Figure 10: the ".csv" file extension shown as part of the class name in the legend on the right, could be be removed (i.e. dbo-work or dbo:Work instead of dbo-work.csv)

*6.2.3*
"In this experiment, we used last three releases" -> "In this experiment, we used the last three releases"

"From the three different distributions value of 0.05 has lower number of instances where value of 0.20 has increasing number of instances." -> please revise

"Table 8 reports, for the DBpedia ten class," -> Table 8 reports, for the ten DBpedia classes,"

*6.3*

Table 11: please revise English in the descriptions in the "Causes of quality issues" column

*Consistency*
"This indicates an error presents due to the wrong Wikipedia infobox extraction." -> please revise sentence
*Completeness*
"Then we performs manual inspection" -> "Then we perform manual inspection"

*7. Discussion*

"In fact, among the four proposed quality characteristics we have proposed two characteristics – completeness and consistency– from the ISO 25012
standard. " -> missing verb?

"Such as we found significant no. of resources missing in" -> ", such as a significant number of resources missing" OR "For example, we found a significant number of resources..."

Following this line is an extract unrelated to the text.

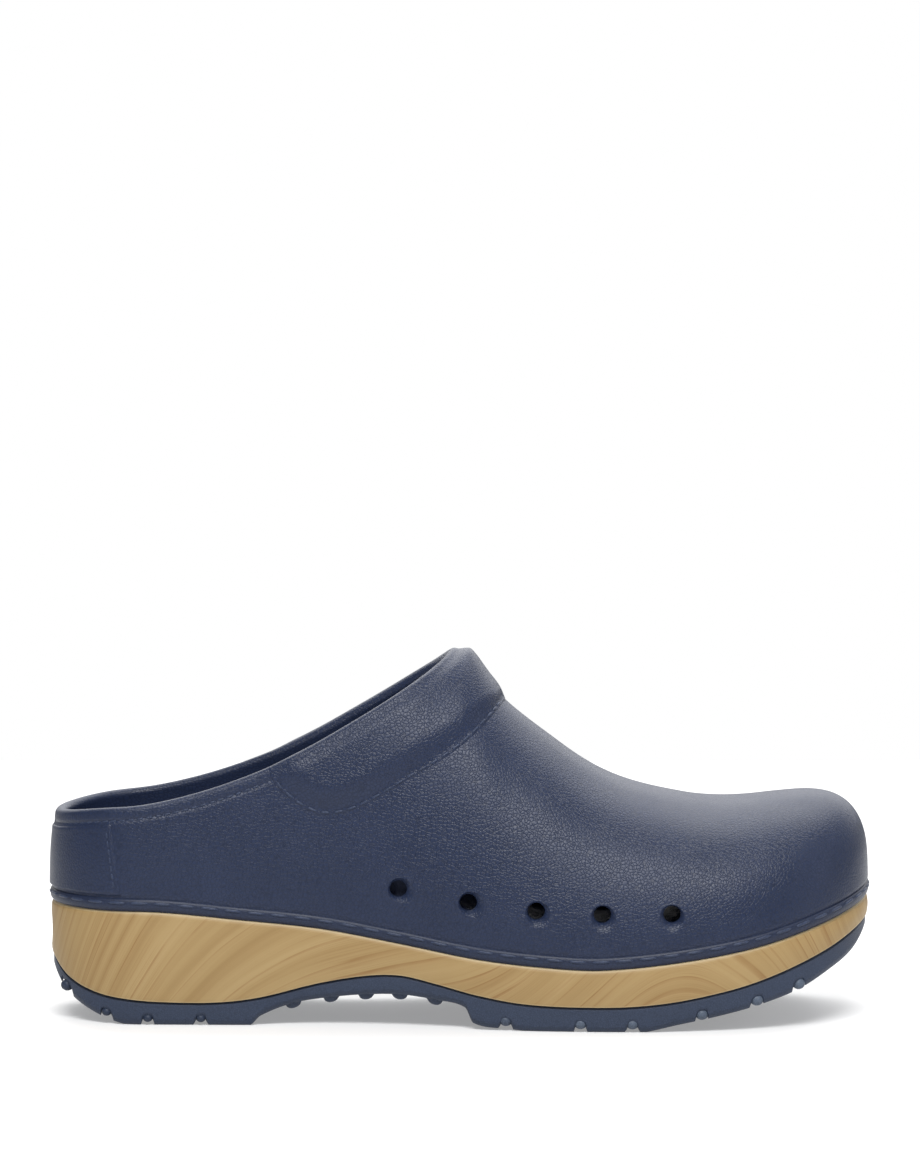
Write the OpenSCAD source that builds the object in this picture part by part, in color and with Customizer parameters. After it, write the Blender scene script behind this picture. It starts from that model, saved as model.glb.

"we didn’t found any real" -> "we didn’t find any real"

*8. Conclusion and Future Work*

"characteristics form the ISO 25012" -> "characteristics from the ISO 25012"

"such as 3cixty Nice KB tends to" -> "such as 3cixty Nice KB tend to"

"On the other hand, KB with low-frequency updates (monthly or yearly updates) such as DBpedia KB tends to have inconsistency." ->
On the other hand, KBs with low-frequency updates (monthly or yearly updates), such as the DBpedia KB, tend to have inconsistencies.